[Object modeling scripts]
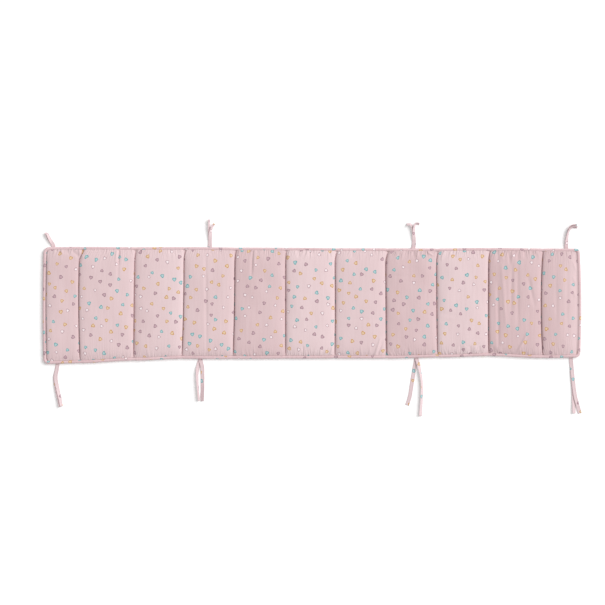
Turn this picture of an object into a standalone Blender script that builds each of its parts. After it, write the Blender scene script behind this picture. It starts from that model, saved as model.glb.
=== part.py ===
"""A quilted cot bumper, laid out flat: one filled pad, the piping round its edge and eight folded ties.

Metres, +Z up. +X runs along the pad and +Y points to its upper long edge. The origin is the bottom
centre of the whole thing, ties included. Tables are in millimetres from the middle of the pad.
"""

import math
from collections import namedtuple

import bmesh
import bpy
from mathutils import Vector

MM = 0.001
COLLECTION = "quilted_cot_bumper"

# Driving sizes
GAP = 0.3 * MM  # between pieces that are sewn together
PIPING_DIAMETER = 11.0 * MM
PIPING_LIFT = 3.4 * MM  # the ties pass under the piping
SEAM_BOTTOM = 6.6 * MM  # the two faces of the pad at its sewn lines
SEAM_TOP = 8.8 * MM
TIE_WIDTH = 13.0 * MM
TIE_THICKNESS = 1.4 * MM
TIE_PITCH = TIE_THICKNESS + GAP  # from one layer of a folded tie to the next

# The cloth between two sewn lines swells as a flattened oval: 1 in the middle, 0 at the line
SWELL_ACROSS = 2.6
SWELL_ALONG = 9.0
SWELL_ROUND = 1 / 2.2
UNDERSIDE_FULLNESS = 1.4  # above 1, so that the underside flattens on the surface it lies on

PINCH = 0.86  # the piping's radius where a quilting line meets it
PINCH_REACH = 7.0 * MM
DRAW_IN = 1.0 * MM  # how far a quilting line pulls the long edges in
END_STEPS = 10  # stretches of the piping along a short end
CORNER_STEPS = 3  # and round a corner

# The outline over the piping, and the quilting lines, from the left end to the right end. A line's x is given
# at the upper edge, in the middle and at the lower edge, and it leans over by lean near its upper end.
Line = namedtuple("Line", "upper_x middle_x lower_x lean upper_y lower_y")
LINES = (
    Line(-897.5, -900.0, -897.8, 0.0, 188.0, -203.0),
    Line(-776.6, -779.0, -775.0, 13.0, 190.0, -201.0),
    Line(-592.2, -594.6, -596.4, 2.8, 189.0, -192.5),
    Line(-428.2, -429.0, -434.5, 3.6, 189.2, -186.5),
    Line(-257.8, -258.7, -263.5, 2.8, 187.6, -186.8),
    Line(-88.0, -87.8, -88.2, 1.8, 187.0, -186.0),
    Line(76.3, 78.0, 76.5, 5.4, 185.4, -185.2),
    Line(245.8, 247.0, 248.2, 6.8, 185.0, -185.2),
    Line(416.4, 417.0, 419.6, 3.2, 184.6, -182.0),
    Line(590.5, 589.5, 590.0, 2.8, 186.4, -177.5),
    Line(771.0, 766.0, 771.0, 1.0, 184.4, -184.0),
    Line(895.0, 900.0, 896.5, 0.0, 182.8, -181.4),
)
LEAN_FROM = 0.9  # how far up a line it begins to lean
CORNER_RADIUS = {"upper_left": 20 * MM, "upper_right": 13 * MM, "lower_left": 16 * MM, "lower_right": 16 * MM}

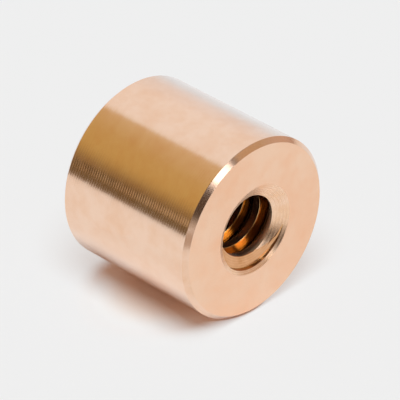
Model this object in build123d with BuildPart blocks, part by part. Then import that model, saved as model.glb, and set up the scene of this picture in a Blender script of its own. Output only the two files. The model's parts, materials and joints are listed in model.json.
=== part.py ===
"""Round trapezoidal nut, Tr 16x4 right-hand, turned from one bar of gunmetal.

A travelling nut for a lead screw: a plain turned sleeve with a metric trapezoidal thread (ISO 2904)
through it, held in its housing by the outside. The thread is in the solid, cut on its true helix.

Frame: millimetres. The thread's axis is +Z. The nut stands on one end face at Z = 0, with the axis
through X = Y = 0. Both ends are alike.
"""

import os
from math import ceil, radians, tan

from build123d import *
from build123d.topology import SkipClean

os.makedirs("parts", exist_ok=True)

# Thread, metric trapezoidal, single start
NOMINAL_D = 16.0  # outside diameter of the screw that it runs on
PITCH = 4.0
FLANK_ANGLE = 15.0  # each flank, from square to the axis
CREST_CLEARANCE = 0.25  # between the screw's crest and the root of the nut's groove, on the radius
BORE_ALLOWANCE = 0.25  # bored over the minor diameter before threading, within class 4H
GROOVE_PHASE = 0.1  # share of a pitch, the height of the groove's centre over +X at Z = 0

# Body
BODY_D = 36.0
LENGTH = 32.0  # twice the nominal diameter
EDGE_CHAMFER = 0.9  # outer corner of each end, 45 degrees

# Mouths, countersunk at both ends so that the first turn has no feather edge
MOUTH_CLEARANCE = 0.75  # past the root of the groove, on the radius
MOUTH_ANGLE = 120.0  # included

# Related sizes, by radius
body_r = BODY_D / 2
pitch_r = (NOMINAL_D - PITCH / 2) / 2
bore_r = (NOMINAL_D - PITCH + BORE_ALLOWANCE) / 2
root_r = NOMINAL_D / 2 + CREST_CLEARANCE
mouth_r = root_r + MOUTH_CLEARANCE
mouth_apex = mouth_r / tan(radians(MOUTH_ANGLE / 2))  # depth at which the countersink would close


def groove_width(radius: float) -> float:
    """Axial width of the groove at a radius: half the pitch on the pitch line, wider inwards."""
    return PITCH / 2 + 2 * (pitch_r - radius) * tan(radians(FLANK_ANGLE))


# The threading tool: its tip on the root, its back out in the open bore
tool_back_r = bore_r - PITCH / 8
tool_tip = groove_width(root_r)
tool_back = groove_width(tool_back_r)

# The groove starts below one face and runs out past the other
thread_start = (GROOVE_PHASE - 1) * PITCH
thread_turns = ceil(LENGTH / PITCH) + 2

with BuildPart() as nut:
    # Turned blank: barrel, faced ends, broken corners and the countersink in each end
    with BuildSketch(Plane.XZ):
        with BuildLine():
            Polyline(
                (0, mouth_apex),
                (mouth_r, 0),
                (body_r - EDGE_CHAMFER, 0),
                (body_r, EDGE_CHAMFER),
                (body_r, LENGTH - EDGE_CHAMFER),
                (body_r - EDGE_CHAMFER, LENGTH),
                (mouth_r, LENGTH),
                (0, LENGTH - mouth_apex),
                close=True,
            )
        make_face()
    revolve(axis=Axis.Z)

    # One turn of the thread's groove, the tool's trapezium carried along the helix
    with BuildLine() as helix:
        Helix(pitch=PITCH, height=PITCH, radius=pitch_r)
    with BuildSketch(Plane.XZ) as tool:
        with BuildLine():
            Polyline(
                (tool_back_r, -tool_back / 2),
                (root_r, -tool_tip / 2),
                (root_r, tool_tip / 2),
                (tool_back_r, tool_back / 2),
                close=True,
            )
        make_face()
    one_turn = sweep(tool.sketch, path=helix.line, is_frenet=True, mode=Mode.PRIVATE)

    # Neighbouring faces stay apart here, so that the crest is left as half turns and not as one ribbon
    with SkipClean():
        # Bored in two half rounds
        half_bore = Solid.make_cylinder(bore_r, LENGTH, angle=180)
        for turned in (0, 180):
            add(half_bore, rotation=(0, 0, turned), mode=Mode.SUBTRACT)

        # Threaded turn by turn, from below one mouth to past the other
        for k in range(thread_turns):
            with Locations((0, 0, thread_start + k * PITCH)):
                add(one_turn, mode=Mode.SUBTRACT)

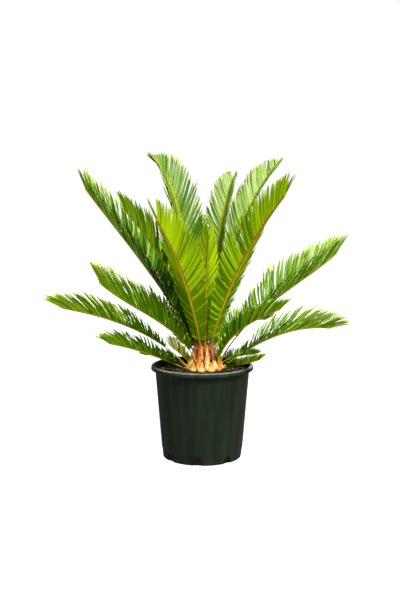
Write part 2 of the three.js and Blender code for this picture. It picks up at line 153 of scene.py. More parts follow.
# Fine ridges along a stub: their height as a share of its width, and how many go round it
STUB_RIDGE = 0.05
STUB_RIDGES = 5
STUB_RIDGE_TURN = 60
# How stubs scatter: round the stem as a share of their spacing, in degrees, height and size, and how
# far their points bend aside and outward
STUB_AROUND = 0.14
STUB_TILT = 2
STUB_LEVEL = 0.0015
STUB_CLEARANCE = 0.0006
STUB_LENGTHS = (0.86, 1.02)
STUB_WIDTHS = (0.88, 1.04)
STUB_SWAY = 0.09
STUB_CURL = (-0.03, 0.05)
# How dry stubs are, as a middle and a spread, and their colours from foot to point
STUB_DRYNESS = (0.4, 0.55)
STUB_FRESH_STOPS = [
    (0.0, "E4B458"), (0.22, "FADC8A"), (0.45, "F8D682"), (0.7, "F4BE66"), (0.9, "EC8C3C"), (1.0, "B85020"),
]
STUB_DRY_STOPS = [(0.0, "F4B440"), (0.3, "F08C1C"), (0.6, "E86808"), (0.85, "D44C08"), (1.0, "6A2408")]
# How narrow their red margins are
STUB_MARGIN_POWER = 6

# Wool: fine hairs, denser towards the top, with their feet at these shares of the stem's radius.
# splay, lean, bend: how they slant outward, slant any way and bow. rings: (share of the length, half
# width) below the tip. aside: gives an upright hair a side too.
WOOL_COUNT = 1600
WOOL_HEIGHTS = (0.244, 0.2885)
WOOL_CROWDING = 0.7
WOOL_DEPTHS = (0.6, 1.0)
WOOL_LENGTHS = (0.010, 0.028)
WOOL_SPLAY = (0.0, 0.5)
WOOL_LEAN = 0.3
WOOL_BEND = 0.25
WOOL_SIDES = 3
WOOL_RINGS = ((0.0, 0.00035), (0.5, 0.00026))
WOOL_ASIDE = Vector((0.01, 0.02, 0))

# Fronds, one row each. Angles are in degrees.
# heading: the way the frond points, anticlockwise from +X.
# turn: how far round the trunk its foot sits from that heading.
# seat: the height of its foot.
# rise, middle, end: the midrib's slope at its foot, halfway and at its tip.
# length: the midrib's. leaflet: the longest leaflet's. bare: the midrib's share below the leaflets.
# habit: how its leaflets stand. look: the name of its colours.
FROND_FIELDS = (
    "heading", "turn", "seat", "rise", "middle", "end", "length", "leaflet", "bare", "habit", "look",
)
FROND_ROWS = [
    (236, 4, 0.284, 78, 60, 49, 0.398, 0.104, 0.09, "young", "young"),
    (-47, 0, 0.284, 72, 57, 45, 0.482, 0.104, 0.09, "broad", "lush"),
    (278, -2, 0.284, 87, 80, 66, 0.315, 0.064, 0.12, "young", "young"),
    (124, 7, 0.284, 64, 75, 22, 0.583, 0.112, 0.12, "swept", "shaded"),
    (46, -5, 0.284, 84, 60, 38, 0.588, 0.094, 0.12, "upright", "glossy"),
    (56, 22, 0.284, 76, 77, 56, 0.482, 0.084, 0.12, "upright", "glossy"),
    (165, 2, 0.282, 64, 52, 52, 0.526, 0.112, 0.1, "open", "deep"),
    (200, 4, 0.283, 81, 61, 48, 0.425, 0.098, 0.12, "open", "deep"),
    (24, -5, 0.242, 62, 33, 37, 0.470, 0.118, 0.2, "raised", "bright"),
    (-20, -15, 0.241, 86, 39, 25, 0.244, 0.078, 0.14, "open", "mature"),
    (2, 0, 0.235, 38, 22, -7, 0.315, 0.108, 0.2, "open", "bright"),
    (200, 15, 0.234, 52, 26, 13, 0.386, 0.104, 0.26, "open", "bright"),
    (186, 44, 0.252, 70, 33, 44, 0.336, 0.112, 0.14, "raised", "bright"),
    (212, -15, 0.234, 24, 22, 14, 0.244, 0.084, 0.2, "open", "mature"),
    (-44, 16, 0.234, 30, 14, 26, 0.144, 0.046, 0.12, "open", "mature"),
    (194, 6, 0.247, 45, 41, 37, 0.080, 0.050, 0.14, "raised", "old"),
    (94, 13, 0.273, 72, 58, 34, 0.408, 0.095, 0.12, "open", "deep"),
    (142, 3, 0.275, 66, 52, 38, 0.400, 0.095, 0.12, "open", "deep"),
    (54, 6, 0.262, 42, 12, -8, 0.305, 0.085, 0.14, "open", "mature"),
    (134, -4, 0.260, 46, 24, 8, 0.300, 0.085, 0.14, "open", "mature"),
    (106, 0, 0.247, 50, 26, -2, 0.380, 0.100, 0.14, "open", "mature"),
    (38, 5, 0.236, 20, 6, -6, 0.140, 0.046, 0.16, "open", "mature"),
    (166, 0, 0.236, 32, 12, -2, 0.124, 0.042, 0.16, "open", "mature"),
]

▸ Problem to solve
Only the lines from the beginning of the material above through the line with "UNDERSIDE_FULLNESS = 1.4" are wanted; extract them exactly.

▸ Written solution
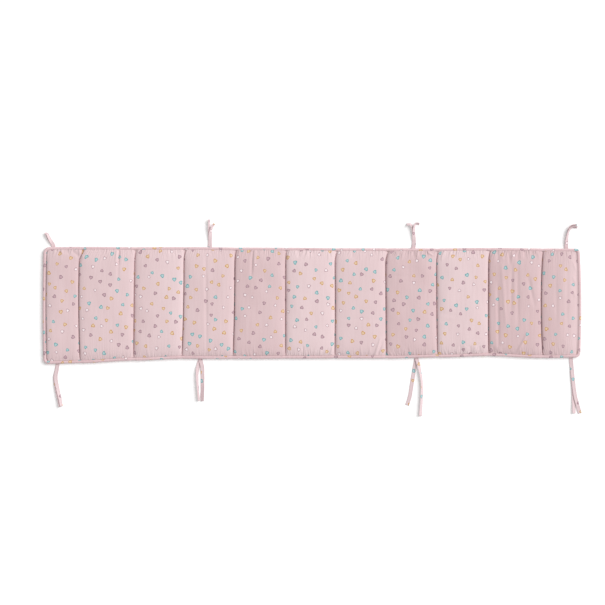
Turn this picture of an object into a standalone Blender script that builds each of its parts. After it, write the Blender scene script behind this picture. It starts from that model, saved as model.glb.
=== part.py ===
"""A quilted cot bumper, laid out flat: one filled pad, the piping round its edge and eight folded ties.

Metres, +Z up. +X runs along the pad and +Y points to its upper long edge. The origin is the bottom
centre of the whole thing, ties included. Tables are in millimetres from the middle of the pad.
"""

import math
from collections import namedtuple

import bmesh
import bpy
from mathutils import Vector

MM = 0.001
COLLECTION = "quilted_cot_bumper"

# Driving sizes
GAP = 0.3 * MM  # between pieces that are sewn together
PIPING_DIAMETER = 11.0 * MM
PIPING_LIFT = 3.4 * MM  # the ties pass under the piping
SEAM_BOTTOM = 6.6 * MM  # the two faces of the pad at its sewn lines
SEAM_TOP = 8.8 * MM
TIE_WIDTH = 13.0 * MM
TIE_THICKNESS = 1.4 * MM
TIE_PITCH = TIE_THICKNESS + GAP  # from one layer of a folded tie to the next

# The cloth between two sewn lines swells as a flattened oval: 1 in the middle, 0 at the line
SWELL_ACROSS = 2.6
SWELL_ALONG = 9.0
SWELL_ROUND = 1 / 2.2
UNDERSIDE_FULLNESS = 1.4  # above 1, so that the underside flattens on the surface it lies on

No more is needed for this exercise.